Neil Dutta emphasizes the Federal Reserve's timely rate cuts, which aim to stabilize demand and support employment despite weak labor market signals.
The podcast highlights the global economic interconnectedness, suggesting that foreign central bank actions can significantly influence U.S. interest rates and domestic financial conditions.
Deep dives
Interest Rate Cuts and Economic Forecasts
The recent decision by the Federal Reserve to cut interest rates by 50 basis points was based on weak labor market indicators, signaling a shift towards proactive monetary policy. The Fed's recognition that further cooling of the labor market is undesirable led to this significant cut, which aims to stabilize demand and prevent deeper recessions. Neil Dutta reasons that the Fed was behind the curve for not implementing this cut earlier amidst negative economic indicators and acknowledges that the current economic landscape is far from dire, with indicators such as core inflation trending positively. He emphasizes that while the economy is not completely out of the woods, the Fed's actions served to mitigate downside risks for economic growth.
Labor Market Dynamics and Inflation
The podcast delves into the complexities of the labor market, highlighting a steady increase in the unemployment rate linked to a slowdown in hiring rather than a surge in layoffs. Despite the rising unemployment, Dutta points to consistent income growth and falling inflation, signaling a unique economic situation that differs from historical norms.
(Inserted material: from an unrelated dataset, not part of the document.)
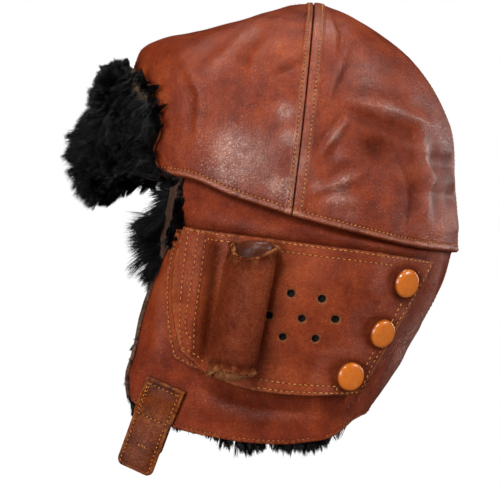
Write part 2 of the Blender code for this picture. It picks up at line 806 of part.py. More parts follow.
def pocket_cover(label, side, pivot):
    along, up = cover_lines()
    grids = [cover_grid(along, up, lift) for lift in (0, -LEATHER)]
    cover = sheet("pocket_cover_" + label, *grids, LOOKS["cover"], side, pivot)
    depths = (LEATHER + GAP, LEATHER + GAP + COVER_LINING)
    grids = [cover_grid(along[2:-1], up[1:-1], -depth) for depth in depths]
    lining = sheet("cover_lining_" + label, *grids, LOOKS["tape"], side, pivot)
    cut(cover, add_cutter("hole_cutter_" + label, hole_places(), HOLE_RADIUS, side))
    posts = add_cutter("post_cutter_" + label, SNAP_PLACES, CAP_POST_RADIUS + POST_CLEARANCE, side)
    cut(cover, posts)
    cut(lining, posts)


def receiver_ring(name, side):
    """The felt ring that holds an earphone against the base."""
    rings = []
    low = base_top() + BASE_LIFT
    section = (
        (RING_OUTER, low), (RING_OUTER, low + RING_THICKNESS),
        (RING_INNER, low + RING_THICKNESS), (RING_INNER, low),
    )
    for radius, lift in section:
        ring = []
        for turn in range(RING_SIDES):
            angle = 2 * math.pi * turn / RING_SIDES
            place = (RING_CENTRE[0] + radius * math.cos(angle), RING_CENTRE[1] + radius * math.sin(angle))
            ring.append(side_point(*place, lift))
        rings.append(ring)
    shape = bmesh.new()
    made = [[shape.verts.new(point) for point in turned_over(ring, side)] for ring in rings]
    for first, second in zip(made, made[1:] + made[:1]):
        join_loops(shape, first, second)
    add_object(name, shape, LOOKS["felt"])


def roll_ring(share, scale):
    """A section across the roll, seated on the bulging cover; a smaller scale gives an inner one."""
    y, z = on_line(ROLL_LOW, ROLL_TOP, share)
    points = []
    for across, height in ROLL_SHARES:
        lift = GAP + ROLL_RADIUS * mix(ROLL_MIDDLE_SHARE, height, scale)
        points.append(over_cover(y + ROLL_RADIUS * across * scale, z, lift))
    return points


def leather_roll(label, side, pivot):
    wall = LEATHER / (ROLL_RADIUS * ROLL_MIDDLE_SHARE)
    clear = (LEATHER + GAP) / (ROLL_RADIUS * ROLL_MIDDLE_SHARE)
    length = math.dist(ROLL_LOW, ROLL_TOP)
    outer = [roll_ring(share, 1) for share in even(ROLL_CELLS)]
    inner = [roll_ring(share, 1 - wall) for share in even(ROLL_CELLS)]
    loft("roll_cover_" + label, outer, LOOKS["cover"], side, pivot, inner)
    over = ROLL_CORE_OVERHANG / length
    core = [roll_ring(mix(-over, 1 + over, share), 1 - clear) for share in even(ROLL_CELLS)]
    loft("roll_core_" + label, core, LOOKS["inner"], side, pivot)


def press_fasteners(label, side, pivot):
    """Caps and sockets on the cover, and studs on the base."""
    for number, place in enumerate(SNAP_PLACES, 1):
        foot = side_point(*place, 0)
        normal = (side_point(*place, CAP_RADIUS) - foot).normalized()
        top = cover_lift(*cover_shares(*place))
        under = top - LEATHER - GAP - COVER_LINING - SOCKET_SEAT
        post = top + GAP - under - GAP
        rim = [(radius * CAP_RADIUS, rise * CAP_HEIGHT) for radius, rise in CAP_SHARES]
        cap = rim + [(CAP_POST_RADIUS, 0), (CAP_POST_RADIUS, -post), (0, -post)]
        name = "snap_cap_{}_{}".format(label, number)
        matrix = facing_matrix(foot + normal * (top + GAP), normal, side)
        turned(name, cap, CAP_SIDES, LOOKS["cap"], matrix, pivot)
        socket = [
            (0, 0), (SOCKET_RADIUS, 0), (SOCKET_RADIUS, -SOCKET_HEIGHT), (SOCKET_BORE, -SOCKET_HEIGHT),
            (SOCKET_BORE, -SOCKET_ROOF), (0, -SOCKET_ROOF),
        ]
        name = "snap_socket_{}_{}".format(label, number)
        matrix = facing_matrix(foot + normal * under, normal, side)
        turned(name, socket, SNAP_SIDES, LOOKS["brass"], matrix, pivot)
        name = "snap_stud_{}_{}".format(label, number)
        matrix = facing_matrix(foot + normal * (base_top() + GAP), normal, side)
        turned(name, stud_profile(), SNAP_SIDES, LOOKS["brass"], matrix)


def stud_profile():
    top = STUD_DISC + STUD_HEAD_HEIGHT
    disc = [(0, 0), (STUD_RADIUS, 0), (STUD_RADIUS, STUD_DISC)]
    return disc + [(STUD_HEAD, STUD_DISC), (STUD_HEAD, top), (0, top)]


def flap_point(turn, rise, lift):
    """A point over the front of the crown: round from the middle, and up from the hem."""
    share = 1 - max(rise, 0) / CROWN_ARC
    point = crown_point(share * math.sin(turn), -share * math.cos(turn), lift)
    point.z += min(rise, 0)
    return point


def flap_leather(pivot):
    outer, inner = [], []
    for across in even(FLAP_CELLS[0]):
        turn = mix(-FLAP_HALF_TURN, FLAP_HALF_TURN, across)
        for lift, rows in ((FLAP_LIFT + FLAP_LEATHER, outer), (FLAP_LIFT, inner)):
            rows.append([flap_point(turn, mix(0, FLAP_TOP_ARC, up), lift) for up in even(FLAP_CELLS[1])])
    sheet("brow_flap_leather", outer, inner, LOOKS["crown"], 1, pivot)


def clear_of_fold(point, hem, fold):
    """Moves a point of the fur under the fold forward, so that it passes the hem as the flap folds down."""
    below = fold.z - point.z
    reach = math.hypot(point.y - fold.y, below)
    if below > 0 and reach > math.hypot(hem.y - fold.y, hem.z - fold.z) - FLAP_FUR_CLEAR:
        point.y = min(point.y, fold.y - below * FOLD_SLOPE_SHARE)
    return point


def flap_fur(pivot):
    """The fur of the turned-up flap, thick in the middle and thin at its borders."""
    outer, inner = [], []
    under = FLAP_LIFT + FLAP_LEATHER + GAP
    fold = flap_point(0, 0, FLAP_LIFT)
    for across in even(FLAP_CELLS[0]):
        turn = mix(-FLAP_HALF_TURN, FLAP_HALF_TURN, across)
        border = abs(2 * across - 1)
        drop = FLAP_FUR_DROP * read_shares(FLAP_DROP_SHARES, border)
        side_share = read_shares(FLAP_SIDE_SHARES, border)
        hem = flap_point(turn, 0, 0)
        outer_row, inner_row = [], []
        rises = [mix(-drop, 0, share) for share in even(FLAP_CELLS[3])]
        rises += [mix(0, FLAP_TOP_ARC + FLAP_FUR_OVER, share) for share in even(FLAP_CELLS[2])[1:]]
        for rise in rises:
            up = (rise - rises[0]) / (rises[-1] - rises[0])
            pile = FLAP_FUR * side_share * read_shares(FLAP_PILE_SHARES, up)
            foot = clear_of_fold(flap_point(turn, rise, under), hem, fold)
            tip = flap_point(turn, rise, under + pile)
            if rise < 0:
                tip.y = min(tip.y, foot.y - FLAP_FUR_LEAST)
            inner_row.append(foot)
            outer_row.append(tip)
        outer.append(outer_row)
        inner.append(inner_row)
    sheet("brow_flap_fur", outer, inner, LOOKS["fur"], 1, pivot)


def tab_frame():
    """Hinge middle, hinge direction, hang direction and outward normal of the left chin tab."""
    lift = ANCHOR_LIFT + TAB_THICKNESS / 2
    ends = []
    for turn in (-1, 1):
        y = TAB_HINGE_MIDDLE[0] + turn * TAB_WIDTH / 2 * math.cos(TAB_TURN)
        z = TAB_HINGE_MIDDLE[1] - turn * TAB_WIDTH / 2 * math.sin(TAB_TURN)
        ends.append(side_point(y, z, lift))
    hinge = (ends[1] - ends[0]).normalized()
    down = Vector((0, 0, -1))
    hang = (down - hinge * down.dot(hinge)).normalized()
    normal = hinge.cross(hang)
    if normal.x < 0:
        normal.negate()
    return (ends[0] + ends[1]) / 2, hinge, hang, normal


def tab_sheet(name, steps, lifts, side, pivot):
    """A layer of the tab, from steps of length, half width and half thickness."""
    middle, hinge, hang, normal = tab_frame()
    grids = []
    for lift in lifts:
        rows = []
        for drop, half, thick in steps:
            row = []
            for across in TAB_ACROSS_SHARES:
                row.append(middle + hang * drop + hinge * half * across + normal * (lift * thick))
            rows.append(row)
        grids.append(rows)
    sheet(name, *grids, LOOKS["tab"], side, pivot)


def chin_tab(label, side, pivot):
    half, thick = TAB_WIDTH / 2, TAB_THICKNESS / 2
    ends = [(TAB_LENGTH - TAB_CORNER * up, half - TAB_CORNER * cut_in) for up, cut_in in TAB_CORNER_SHARES]
    steps = [(drop * thick, half, share) for drop, share in TAB_KNUCKLE_SHARES]
    steps += [(drop, width, 1) for drop, width in ends]
    tab_sheet("chin_tab_" + label, steps, (thick, -thick), side, pivot)
    trim = TAB_CORNER * TAB_TRIM_SHARE
    steps = [(TAB_BACKING_START, half - trim, 1)]
    steps += [(drop - trim, width - trim, 1) for drop, width in ends]
    under = -(thick + GAP)
    tab_sheet("chin_tab_backing_" + label, steps, (under, under - TAB_BACKING), side, pivot)


def chin_anchor(label, side):
    """The sewn upper part of the tab, on the curtain."""
    grids = []
    for lift in (ANCHOR_LIFT + TAB_THICKNESS, ANCHOR_LIFT):
        rows = []
        for up in even(4):
            rise = mix(TAB_THICKNESS / 2 + 2 * GAP, ANCHOR_LENGTH, up)
            row = []
            for across in even(4):
                shift = mix(-TAB_WIDTH / 2, TAB_WIDTH / 2, across)
                y = TAB_HINGE_MIDDLE[0] + shift * math.cos(TAB_TURN) + rise * math.sin(TAB_TURN)
                z = TAB_HINGE_MIDDLE[1] - shift * math.sin(TAB_TURN) + rise * math.cos(TAB_TURN)
                row.append(side_point(y, z, lift))
            rows.append(row)
        grids.append(rows)
    sheet("chin_anchor_" + label, *grids, LOOKS["tab"], side)


def chin_fastener(name, side, pivot, profile):
    """Half of the press fastener under the chin, on the inner face of its tab."""
    middle, _, hang, normal = tab_frame()
    under = TAB_THICKNESS / 2 + GAP + TAB_BACKING + GAP
    matrix = facing_matrix(middle + hang * TAB_SNAP_DROP - normal * under, -normal, side)
    turned(name, profile, SNAP_SIDES, LOOKS["brass"], matrix, pivot)


def crown():
    for side, label in SIDES:
        crown_panel("crown_front_" + label, side, -1)
        crown_panel("crown_rear_" + label, side, 1)
        hem_facing("hem_facing_" + label, side)
    crown_tapes()
    crown_lining()


def curtain():
    lining = (SIDE_LINING_DEPTH, SIDE_LINING_DEPTH + CURTAIN_FUR)
    for side, label in SIDES:
        curtain_sheet("side_panel_" + label, side, CURTAIN_CELLS, (0, LEATHER), LOOKS["crown"], 1)
        curtain_sheet(
            "side_lining_" + label, side, CURTAIN_LINING_CELLS, lining, LOOKS["fur"], 0, BINDING_INSET,
        )
        edge_binding("edge_binding_" + label, side)
    back_seam_tape()


def pockets():
    for side, label in SIDES:
        pocket_base("pocket_base_" + label, side)
        hinge_strip("pocket_hinge_strip_" + label, side)
        receiver_ring("receiver_ring_" + label, side)
        middle = (cover_point(0, 0, 0) + cover_point(0, 1, 0)) / 2
        pivot = add_pivot("pocket_cover_hinge_" + label, turned_over([middle], side)[0])
        pocket_cover(label, side, pivot)
        leather_roll(label, side, pivot)
        press_fasteners(label, side, pivot)


def brow_flap():
    fold = flap_point(0, 0, FLAP_LIFT)
    pivot = add_pivot("brow_flap_fold", fold)
    flap_leather(pivot)
    flap_fur(pivot)


def chin_tabs():
    socket = [
        (0, 0), (SOCKET_RADIUS, 0), (SOCKET_RADIUS, SOCKET_HEIGHT), (SOCKET_BORE, SOCKET_HEIGHT),
        (SOCKET_BORE, SOCKET_ROOF), (0, SOCKET_ROOF),
    ]
    for side, label in SIDES:
        chin_anchor(label, side)
        pivot = add_pivot("chin_tab_hinge_" + label, turned_over([tab_frame()[0]], side)[0])
        chin_tab(label, side, pivot)
        if side == 1:
            chin_fastener("chin_stud_left", side, pivot, stud_profile())
        else:
            chin_fastener("chin_socket_right", side, pivot, socket)


def main():
    clear_scene()
    crown()
    curtain()
    pockets()
    brow_flap()
    chin_tabs()


main()
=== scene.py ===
"""The looks of a leather flying helmet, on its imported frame.

Metres, +Z up, the face towards -Y and the wearer's left towards +X. Surfaces repeat
the frame's own outlines, with folds, seams, stitches and fur on them.
"""

import math

import bpy
import numpy as np
from mathutils import Matrix, Vector


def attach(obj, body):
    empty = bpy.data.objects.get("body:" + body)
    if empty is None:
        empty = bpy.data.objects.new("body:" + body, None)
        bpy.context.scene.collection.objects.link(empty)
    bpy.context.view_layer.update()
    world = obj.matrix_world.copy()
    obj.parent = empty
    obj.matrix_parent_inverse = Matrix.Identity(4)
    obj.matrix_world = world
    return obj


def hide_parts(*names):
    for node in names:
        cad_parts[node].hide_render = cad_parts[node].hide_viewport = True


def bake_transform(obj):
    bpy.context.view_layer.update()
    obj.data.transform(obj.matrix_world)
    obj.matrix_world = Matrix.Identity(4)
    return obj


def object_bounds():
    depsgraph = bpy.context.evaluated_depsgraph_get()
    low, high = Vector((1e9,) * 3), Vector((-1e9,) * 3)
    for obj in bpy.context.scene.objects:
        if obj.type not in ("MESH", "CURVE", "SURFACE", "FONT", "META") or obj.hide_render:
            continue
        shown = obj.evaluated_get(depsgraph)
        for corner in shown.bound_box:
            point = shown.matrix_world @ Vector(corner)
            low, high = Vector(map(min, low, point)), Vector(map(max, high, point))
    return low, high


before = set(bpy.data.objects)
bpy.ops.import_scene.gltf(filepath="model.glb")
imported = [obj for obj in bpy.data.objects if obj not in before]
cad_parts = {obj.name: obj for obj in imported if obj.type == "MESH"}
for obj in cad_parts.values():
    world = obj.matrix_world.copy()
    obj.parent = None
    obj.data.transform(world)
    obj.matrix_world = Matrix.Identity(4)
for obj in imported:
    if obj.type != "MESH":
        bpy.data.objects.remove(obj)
CAD_BOX = [list(corner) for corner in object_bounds()]
MM = 0.001
SIDES = ((1, "left"), (-1, "right"))

# Camera, and the scale of the side view
CAMERA_PLACE = (1.300, -0.0112, 0.0364)
FOCAL_LENGTH = 167.1
SENSOR = 36.0
VIEW_SIZE = 500
VIEW_FOCUS = FOCAL_LENGTH / SENSOR * VIEW_SIZE

# Gaps and sheet thicknesses
GAP = 0.0003
LEATHER = 0.0014
THIN_LEATHER = 0.0012
CROWN_FUR = 0.0060
CURTAIN_FUR = 0.0065

# Crown
CROWN_AXIS_Y = 0.024
CROWN_TOP = 0.1735
CROWN_SIDE = 0.0860
CROWN_AHEAD = 0.1020
CROWN_BEHIND = 0.0830
AHEAD_POWER = 2.5
BEHIND_POWER = 2.1
HEM_FRONT = 0.0780
HEM_BACK = 0.0350
HEM_TUCK = 0.0080
CROSS_SEAM_LEAD = 0.0132
CROSS_SEAM_POWER = 1.7
LINING_DEPTH = 0.0040
LINING_RISE = 0.0105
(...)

He posits that the Fed's intervention is timely, as it aims to support employment before layoffs escalate, which often follow decreases in job openings and hiring rates. This proactive approach is crucial for stabilizing expectations in the labor market and mitigating greater economic downturns.
Economic Resilience Amidst Global Challenges
In light of global economic conditions, particularly in Europe, the podcast explores how external factors impact the U.S. economy and interest rates. Dutta notes that weakening economies overseas could influence the Federal Reserve's decisions on interest rates, as they may align bond yields in the U.S. with international trends. He discusses the significant role of foreign central banks, suggesting that substantial rate cuts abroad can lead to lower interest rates in the United States, thereby easing financial conditions domestically. This highlights the interconnectedness of global economies and the potential implications for U.S. monetary policy.
Investment Outlook and Market Reactions
The discussion transitions to the current state of capital markets, where Dutta expresses a cautious optimism regarding stock market performance due to decreasing interest rates and improving inflation dynamics. He notes that although the labor market has weakened, the Fed's rate cuts are expected to stimulate credit-sensitive sectors like housing and consumer durables, providing a potential boost to economic activity. Dutta suggests that equities may perform well as investors anticipate a soft landing scenario, rather than a recession, fueled by ongoing economic adjustments. However, he acknowledges the need to monitor potential risks, such as fluctuations in the housing market and geopolitical uncertainties.
Neil Dutta, Head of Economic Research at Renaissance Macro Research, joins Monetary Matters to update his prior call that the US economy would not enter a recession. He explains why a soft landing is still his base case and why he thinks the Fed is properly positioned to engineer that outcome even if soft economic data forces them to cut rates more aggressively. Recorded on September 21, 2024.